I was born in East Belfast. The big yellow cranes of Harland and Wolf loomed over the rooftops of the rows of tiny red brick terrace houses that were my world. My father, like so many others, worked in the shipyard. He was a carpenter, a master at billiards and he liked a pint. My mother on the other hand was religious. She believed the world was about to end in the final day of wrath that the Bible calls Armageddon. As a child I was often told that I would never grow old. Her belief was that the end was so close, I probably would never finish school. As I grew up, our friends were people who thought that there had actually been a Garden Of Eden. A lovely place full of beautiful trees and crystal clear rivers. You can imagine how this fired the imagination of a boy, who had from an early age, loved to draw.
Now in my sixties and having finished my education a long time ago, I have had to come to terms with the fact that not only have I grown old, but my demise is fast approaching. Looking back it is perhaps no surprise that dreams of a lost Eden have informed my work. I have made a career painting verdant watery landscapes, from the vast humid marshes of the American Deep South, to the intimate, intricate medieval canals of the Marais Poitevin in Western France. Echoes of that lost world can even be found in the glittering dappled light falling like an enchantment on the still water of Dublin's Grand Canal. With eyes half closed, drowsy in summer heat, one can almost glimpse it.
The Way I Paint
I am self taught - an Autodidact to use the fancy word for it. For as long as I can remember I could draw without difficulty. I was given lessons in oil painting from the age of 10 by a family friend who was an established painter in Belfast. I learned how to mix colour, prepare and stretch canvas, and to do many of the practical tasks of the painter's craft. It was an invaluable lesson and my only formal training. As I grew older I made regular visits to the Ulster Museum, lingering in the galleries for hours, lost in wonder. The first time I travelled to Dublin to visit the National Gallery and the Hugh Lane collection, I thought I had died and entered paradise.

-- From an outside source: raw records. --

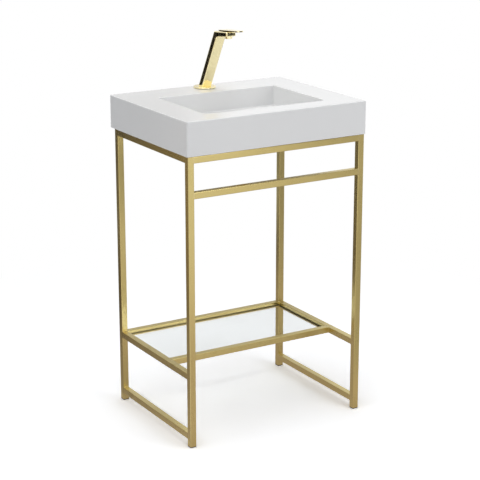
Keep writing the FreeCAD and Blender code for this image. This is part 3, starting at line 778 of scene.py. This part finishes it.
class WASHSTAND_OT_basin(bpy.types.Operator):
    """Glazes the basin and finishes its pads"""
    bl_idname = "washstand.basin"
    bl_label = "Basin"

    def execute(self, context):
        dress("glazed_ceramic", "basin")
        dress("soft_silicone", "basin_pads")
        return {"FINISHED"}


class WASHSTAND_OT_drain(bpy.types.Operator):
    """Finishes the drain and its stopper"""
    bl_idname = "washstand.drain"
    bl_label = "Drain"

    def execute(self, context):
        dress("polished_gold", "drain_body", "drain_stopper")
        dress("dull_rubber", "drain_flange_seal", "drain_gasket", "stopper_ring")
        dress("machined_brass", "drain_nut", "drain_tailpiece")
        dress("moulded_white", "drain_guide")
        return {"FINISHED"}


class WASHSTAND_OT_tap(bpy.types.Operator):
    """Polishes the tap and finishes its inner pieces"""
    bl_idname = "washstand.tap"
    bl_label = "Tap"

    def execute(self, context):
        dress("polished_gold", "tap_body", "tap_base", "tap_lever", "aerator_housing")
        dress("machined_brass", "cartridge_ring", "tap_spindle")
        dress("moulded_white", "tap_cartridge", "aerator_insert")
        dress("stainless_steel", "lever_pin")
        return {"FINISHED"}


class WASHSTAND_OT_fixings(bpy.types.Operator):
    """Finishes the tap's fixings below the deck"""
    bl_idname = "washstand.fixings"
    bl_label = "Fixings"

    def execute(self, context):
        dress("machined_brass", "tap_shank", "tap_nut")
        dress("stainless_steel", "tap_steel_washer")
        dress("dull_rubber", "tap_gasket", "tap_rubber_washer")
        return {"FINISHED"}


# --- the studio -------------------------------------------------------------------
def add_camera(scene, settings):
    """The camera, turned to the right and dipped from straight ahead."""
    lens = bpy.data.cameras.new("camera")
    lens.lens = settings.lens
    lens.sensor_width = SENSOR_WIDTH
    lens.clip_end = 100.0
    camera = bpy.data.objects.new("camera", lens)
    camera.location = settings.camera_place
    camera.rotation_euler = (math.pi / 2 - settings.camera_dip, 0.0, -settings.camera_turn)
    scene.collection.objects.link(camera)
    scene.camera = camera


def stage_sheet(name, size, place, material, turn=LYING):
    """A flat staged sheet; its size is along X and Y, before it is turned and placed."""
    bm = bmesh.new()
    bmesh.ops.create_grid(bm, x_segments=1, y_segments=1, size=0.5)
    bmesh.ops.scale(bm, vec=(*size, 1.0), verts=bm.verts)
    bmesh.ops.transform(bm, matrix=Matrix.Translation(place) @ turn, verts=bm.verts)
    mesh = bpy.data.meshes.new(name)
    bm.to_mesh(mesh)
    bm.free()
    mesh.materials.append(material)
    sheet = bpy.data.objects.new(name, mesh)
    bpy.context.scene.collection.objects.link(sheet)
    return sheet


def seen_ray(tree):
    """1 for rays from the camera, a mirror or glass; gives the socket."""
    light = tree.nodes.new("ShaderNodeLightPath")
    first = math_node(tree, "MAXIMUM", light.outputs["Is Camera Ray"], light.outputs["Is Glossy Ray"])
    return math_node(tree, "MAXIMUM", first, light.outputs["Is Transmission Ray"])


def floor_material(settings):
    """A pale floor: it takes the shadow near the stand, and is plain white further out."""
    material, tree, shader = new_material("studio_floor", Roughness=0.9, Specular_IOR_Level=0.0,
                                          Emission_Color=(1.0, 1.0, 1.0, 1.0))
    floor = tuple(settings.floor)
    black = (0.0, 0.0, 0.0)
    shadow_end = 2.5 * settings.shadow_reach
    seen = seen_ray(tree)
    distance = add_node(tree, "ShaderNodeVectorMath", operation="LENGTH")
    tree.links.new(object_vector(tree), distance.inputs[0])
    far = span_node(tree, distance.outputs["Value"], settings.shadow_reach, shadow_end)
    unlit = math_node(tree, "MULTIPLY", far, seen)
    near = mix_colours(tree, seen, floor, tone(floor, settings.floor_gain))
    tree.links.new(mix_colours(tree, unlit, near, black), shader.inputs["Base Color"])
    tree.links.new(unlit, shader.inputs["Emission Strength"])
    surface = tree.nodes.new("ShaderNodeNewGeometry")
    clear = tree.nodes.new("ShaderNodeBsdfTransparent")
    mix_shaders(tree, surface.outputs["Backfacing"], shader.outputs["BSDF"], clear.outputs["BSDF"])
    return material


def card_material(name, tint, axis, stops):
    """A plain glow whose strength changes along one axis, through (place, strength) stops."""
    material = bpy.data.materials.new(name)
    material.use_nodes = True
    tree = material.node_tree
    tree.nodes.remove(tree.nodes["Principled BSDF"])
    place = split_vector(tree, object_vector(tree))[axis]
    strength = stops[0][1]
    for (low, before), (high, after) in zip(stops, stops[1:]):
        change = span_node(tree, place, low, high, 0.0, after - before)
        strength = math_node(tree, "ADD", change, strength)
    glow = add_node(tree, "ShaderNodeEmission", {"Color": (*tint, 1.0)})
    tree.links.new(strength, glow.inputs["Strength"])
    tree.links.new(glow.outputs["Emission"], tree.nodes["Material Output"].inputs["Surface"])
    return material


def painted_reflection_card(name, size, place, tint, axis, stops, turn=LYING):
    """A glowing card that shows in glossy faces alone: a painted reflection that lights nothing and
    casts no shadow.
    """
    card = stage_sheet(name, size, Vector(place), card_material(name, tint, axis, stops), turn)
    card.visible_camera = False
    card.visible_diffuse = False
    card.visible_shadow = False
    card.visible_transmission = False
    card.visible_volume_scatter = False


def set_up_cards(settings):
    """The cards, painted reflections: pale where the gold shines, and dark where the gold is to look
    shaded.
    """
    grey = tuple(settings.card_tint)
    warm = tuple(settings.floor_card_tint)
    amber = tuple(settings.side_card_tint)
    # painted dark reflections for the faces that look left
    painted_reflection_card("side_screen", size=(1.15, 2.8), place=(-0.95, 1.15, 0.575), turn=FACING_SIDE,
                tint=amber, axis="Y", stops=((0.93, 0.42), (1.22, 0.06), (1.30, 0.0)))
    painted_reflection_card("side_floor_card", size=(0.65, 1.9), place=(-0.62, 0.72, CARD_LIFT),
                tint=warm, axis="Y",
                stops=((-0.1, 0.50), (0.15, 0.36), (0.60, 0.33), (0.78, 0.15), (1.10, 0.06)))
    # painted reflections, pale and dark, for the faces that look to the front
    painted_reflection_card("front_floor_card", size=(2.6, 3.1), place=(1.01, 0.12, CARD_LIFT),
                tint=warm, axis="Y",
                stops=((-1.40, 0.95), (-0.85, 0.60), (-0.35, 0.68), (-0.10, 0.50)))
    painted_reflection_card("front_screen", size=(1.5, 0.9), place=(1.25, -1.44, 0.45), turn=FACING_FRONT,
                tint=grey, axis="X", stops=((0.60, 1.0), (0.98, 0.60), (1.30, 0.42)))
    painted_reflection_card("leg_card", size=(0.9, 0.5), place=(0.45, -0.5, 0.25), turn=FACING_FRONT,
                tint=grey, axis="X", stops=((0.0, 0.92), (0.14, 0.68), (0.70, 0.44)))
    painted_reflection_card("back_left_card", size=(0.24, 0.24), place=(-0.03, -0.16, 0.56), turn=FACING_FRONT,
                tint=grey, axis="Z", stops=((0.45, 0.60), (0.66, 0.28)))
    painted_reflection_card("back_right_card", size=(0.26, 0.36), place=(0.50, -0.16, 0.48), turn=FACING_FRONT,
                tint=grey, axis="Z", stops=((0.32, 0.42), (0.66, 0.24)))
    painted_reflection_card("head_card", size=(0.5, 0.4), place=(0.50, -0.8, 1.0), turn=FACING_FRONT,
                tint=grey, axis="Z", stops=((0.8, 0.03), (1.1, 0.03)))
    # painted reflections for the faces that look up: a dark one on the glass, and a pale one on the
    # basin's deck
    painted_reflection_card("glass_card", size=(1.0, 0.24), place=(0.87, 1.5, 0.84), turn=FACING_FRONT,
                tint=grey, axis="Z", stops=((0.6, 0.12), (1.0, 0.12)))
    painted_reflection_card("deck_card", size=(0.75, 0.5), place=(0.50, 1.5, 1.42), turn=FACING_FRONT,
                tint=grey, axis="X", stops=((0.62, 0.42), (0.87, 1.0)))


def area_lamp(name, place, target_height, size, power):
    """A soft rectangular lamp that looks at a point above the stand's middle."""
    lamp = bpy.data.lights.new(name, "AREA")
    lamp.shape = "RECTANGLE"
    lamp.size, lamp.size_y = size
    lamp.energy = power
    holder = bpy.data.objects.new(name, lamp)
    holder.location = place
    view = Vector((0.0, 0.0, target_height)) - Vector(place)
    holder.rotation_euler = view.to_track_quat("-Z", "Y").to_euler()
    holder.visible_camera = False
    bpy.context.scene.collection.objects.link(holder)


def surround(scene, settings):
    """White surroundings that light the stand at a lower level than they show."""
    world = bpy.data.worlds.new("surroundings")
    scene.world = world
    world.use_nodes = True
    tree = world.node_tree
    background = tree.nodes["Background"]
    background.inputs["Color"].default_value = (1.0, 1.0, 1.0, 1.0)
    strength = span_node(tree, seen_ray(tree), 0.0, 1.0, settings.ambient, 1.0)
    tree.links.new(strength, background.inputs["Strength"])


class WASHSTAND_OT_studio(bpy.types.Operator):
    """Sets the camera, the floor, the cards, the lamps and the white surroundings"""
    bl_idname = "washstand.studio"
    bl_label = "Studio"

    def execute(self, context):
        scene = context.scene
        settings = scene.washstand_studio
        add_camera(scene, settings)
        stage_sheet("floor", (FLOOR_SIZE, FLOOR_SIZE), -Z * FLOOR_DROP, floor_material(settings))
        set_up_cards(settings)
        area_lamp("top_lamp", place=(-0.1, -0.05, 3.0), target_height=0.9, size=(1.5, 1.2),
                  power=settings.top_power)
        area_lamp("front_lamp", place=(1.3, -2.6, 1.5), target_height=0.6, size=(1.6, 1.6),
                  power=settings.front_power)
        area_lamp("left_lamp", place=(-2.4, -0.3, 1.6), target_height=0.8, size=(1.2, 1.2),
                  power=settings.left_power)
        surround(scene, settings)
        scene.view_settings.view_transform = "Standard"
        return {"FINISHED"}


# --- the add-on -------------------------------------------------------------------
STEPS = (WASHSTAND_OT_stand, WASHSTAND_OT_foot_caps, WASHSTAND_OT_glass_shelf, WASHSTAND_OT_basin,
         WASHSTAND_OT_drain, WASHSTAND_OT_tap, WASHSTAND_OT_fixings, WASHSTAND_OT_studio)
SETTINGS = {"washstand_stand": StandFinish, "washstand_tap": TapFinish, "washstand_basin": BasinFinish,
            "washstand_shelf": ShelfFinish, "washstand_studio": StudioSettings}


class WASHSTAND_PT_panel(bpy.types.Panel):
    """Lists the pieces and their settings"""
    bl_idname = "WASHSTAND_PT_panel"
    bl_label = "Washstand"
    bl_space_type = "VIEW_3D"
    bl_region_type = "UI"
    bl_category = "Washstand"

    def draw(self, context):
        layout = self.layout
        for name, group in SETTINGS.items():
            box = layout.box()
            box.label(text=group.__doc__)
            for key in group.__annotations__:
                box.prop(getattr(context.scene, name), key)
        for step in STEPS:
            layout.operator(step.bl_idname)


def register():
    """Registers the settings, the operators and the panel."""
    for name, group in SETTINGS.items():
        bpy.utils.register_class(group)
        setattr(bpy.types.Scene, name, bpy.props.PointerProperty(type=group))
    for step in STEPS:
        bpy.utils.register_class(step)
    bpy.utils.register_class(WASHSTAND_PT_panel)


def unregister():
    """Takes them back in the reverse order."""
    bpy.utils.unregister_class(WASHSTAND_PT_panel)
    for step in reversed(STEPS):
        bpy.utils.unregister_class(step)
    for name, group in reversed(SETTINGS.items()):
        delattr(bpy.types.Scene, name)
        bpy.utils.unregister_class(group)


def main():
    register()
    bpy.ops.washstand.stand()
    bpy.ops.washstand.foot_caps()
    bpy.ops.washstand.glass_shelf()
    bpy.ops.washstand.basin()
    bpy.ops.washstand.drain()
    bpy.ops.washstand.tap()
    bpy.ops.washstand.fixings()
    bpy.ops.washstand.studio()


if __name__ == "__main__":
    main()
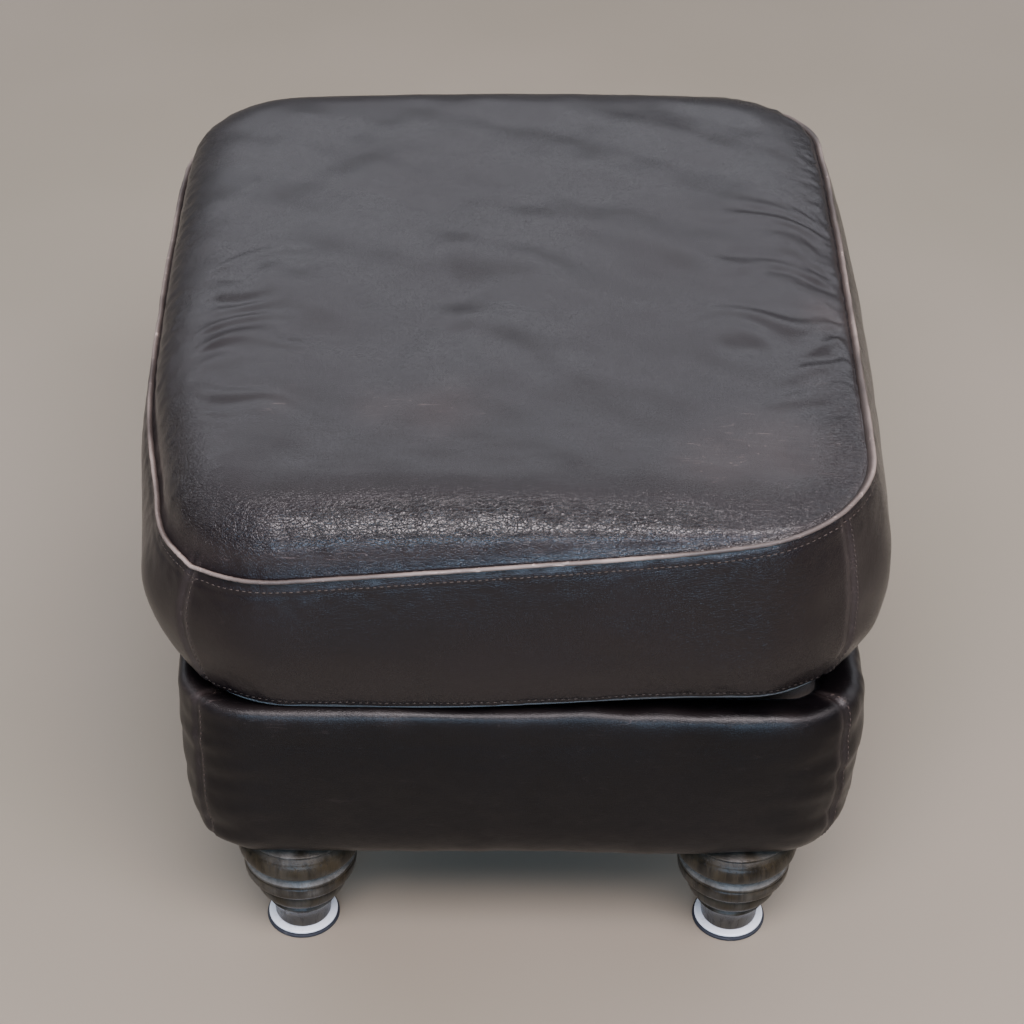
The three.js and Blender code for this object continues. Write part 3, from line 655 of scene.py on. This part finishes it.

I married and moved to Cork and I gradually began to sell drawings, first in charcoal and then in pastel. It was a great stroke of luck to approach a major Dublin gallery and be accepted on my first attempt. I will always be grateful to Suzanne MacDougald who was willing to take a chance and show my work, mainly pastels, in the Solomon Gallery for the next 25 years. I gradually developed an intuitive approach to colour, which I am told interprets the painting method that George Seurat called Chromoluminarism. The individual dots and strokes of colour, and the juxtaposition of warm and cold hues, create an optical effect that is like a vibration. This tessellation enhances the vibrancy of colour and while the broken surface appears to move, there is also stillness, a sense of tranquility.